Added to that, during all this time we had the civil rights movement and its demonstrations, often violent — even though they may have historically began peacefully.
And there was the fledgling women’s movement. And then came the gays. And now we have those who proclaim that they are not men or women or gay, they are some kind of combination or whatever — I am not being sarcastic here or dismissive, I’m just saying it causes mass confusion and in some cases fear or resentment, rightly or wrongly.
And injected into all of this you have our two major political parties who since the Civil War have gone back and forth and traded places with whom they proclaim to represent. And in many cases people feel neither one represents them.
But money controls. The haves can pretty much buy politicians, especially when the public is complacent. But when one section of the public decides not to be complacent, watch out, you get — well you know who.
Society is in turmoil, but I think it has been most of the time.
It never really has calmed down, save for maybe a brief interlude after we pulled out of Vietnam and perhaps during some of the Reagan years when we tried to shake off the despair of losing Vietnam.
To add to the confusion, the information overload from the internet includes a new dimension of disinformation. The mainstream press, often accused, perhaps unfairly, of disseminating disinformation itself, is no longer the gatekeeper.
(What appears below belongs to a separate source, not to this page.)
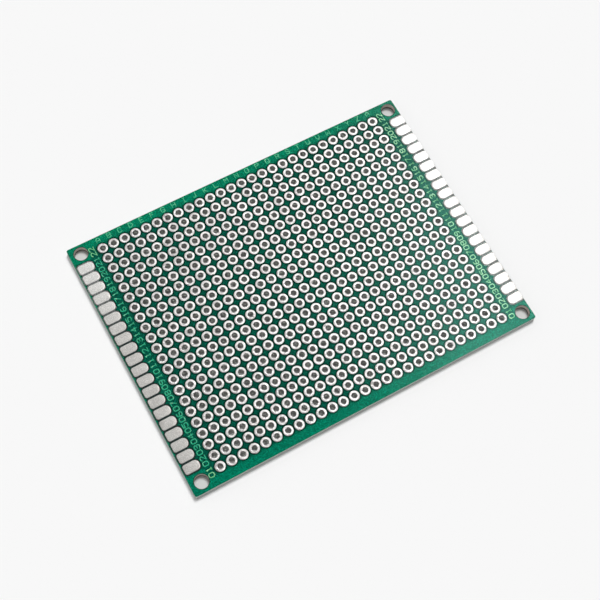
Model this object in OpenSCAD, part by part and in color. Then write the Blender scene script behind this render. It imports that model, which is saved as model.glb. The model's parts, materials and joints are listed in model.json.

Anyone, anywhere, and for any purpose, has instant access to the whole world.
We may only think that we are in the most tumultuous time in our history.
Happy New Year of 2020!
Go out and cause a little tumult — in a friendly way though, just to celebrate the new year.
p.s.
There are of course a lot of things I did not mention, gun violence being one of them. I have no easy explanation for that except that we live in a hyper-charged society with the news cycle running 24-hours a day and possibly inducing troubled minds to work overtime.